If you don't own a hand tamper, you can use your vehicle. Place a piece of scrap plywood over the overfilled patch. Carefully drive your car's front tire onto the plywood, let it sit for a moment to compress the material, and back off. Repeat this two or three times. The plywood prevents the sticky asphalt from adhering to your tire treads while distributing the vehicle's weight evenly across the repair.
Curing Time and Final Finish
Once the patch is flush and tightly compacted, sprinkle a handful of play sand or fine dirt over the top and sweep it around. This coats the sticky surface binders and prevents the fresh asphalt from sticking to your shoes or tires.
While many cold patch products claim you can drive on them immediately, it is always safer to wait 24 to 48 hours before parking a heavy vehicle directly on the fresh repair. The material needs time to set up and harden.
Do not apply driveway sealer over the new patch right away. The solvents inside the cold patch need time to evaporate. If you seal it too early, you trap those solvents, and the patch will remain soft indefinitely. Wait at least 30 to 60 days before applying any liquid sealer to the driveway.
Taking an hour this weekend to chisel, fill, and tamp those small driveway voids will protect your pavement from the brutal winter freeze. A few bags of asphalt and a heavy tamper are all it takes to keep your driveway smooth, safe, and structurally sound for years to come.
- Clean the pothole completely, removing all loose gravel, dirt, and weeds before patching.

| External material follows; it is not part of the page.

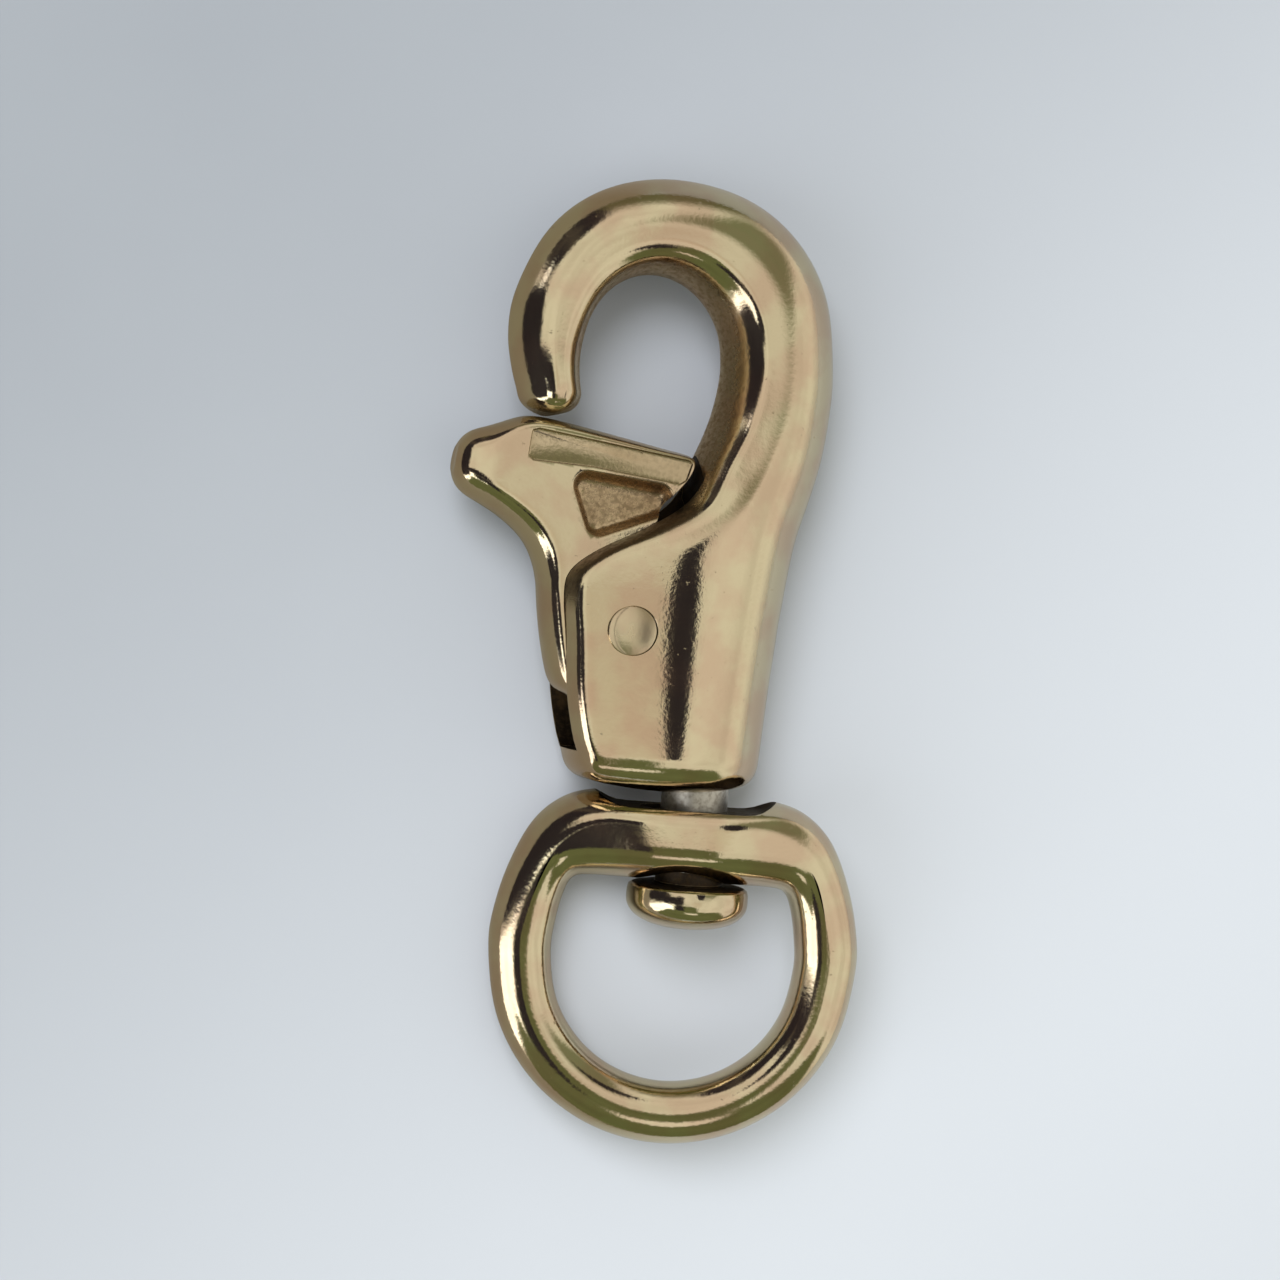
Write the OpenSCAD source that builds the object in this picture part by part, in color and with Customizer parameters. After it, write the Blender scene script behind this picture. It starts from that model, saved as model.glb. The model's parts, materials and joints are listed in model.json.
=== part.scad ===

- Square off the edges of the pothole with a hammer and cold chisel to give the new asphalt a solid vertical wall to grip.
- Fill deep holes with crushed gravel up to the final two inches to save money on cold patch material.
- Tamp the cold patch violently. If you don't own a heavy hand tamper, place a piece of plywood over the patch and drive over it with your car.
- Allow the patch to cure for at least 30 days before applying any liquid driveway sealer over the top.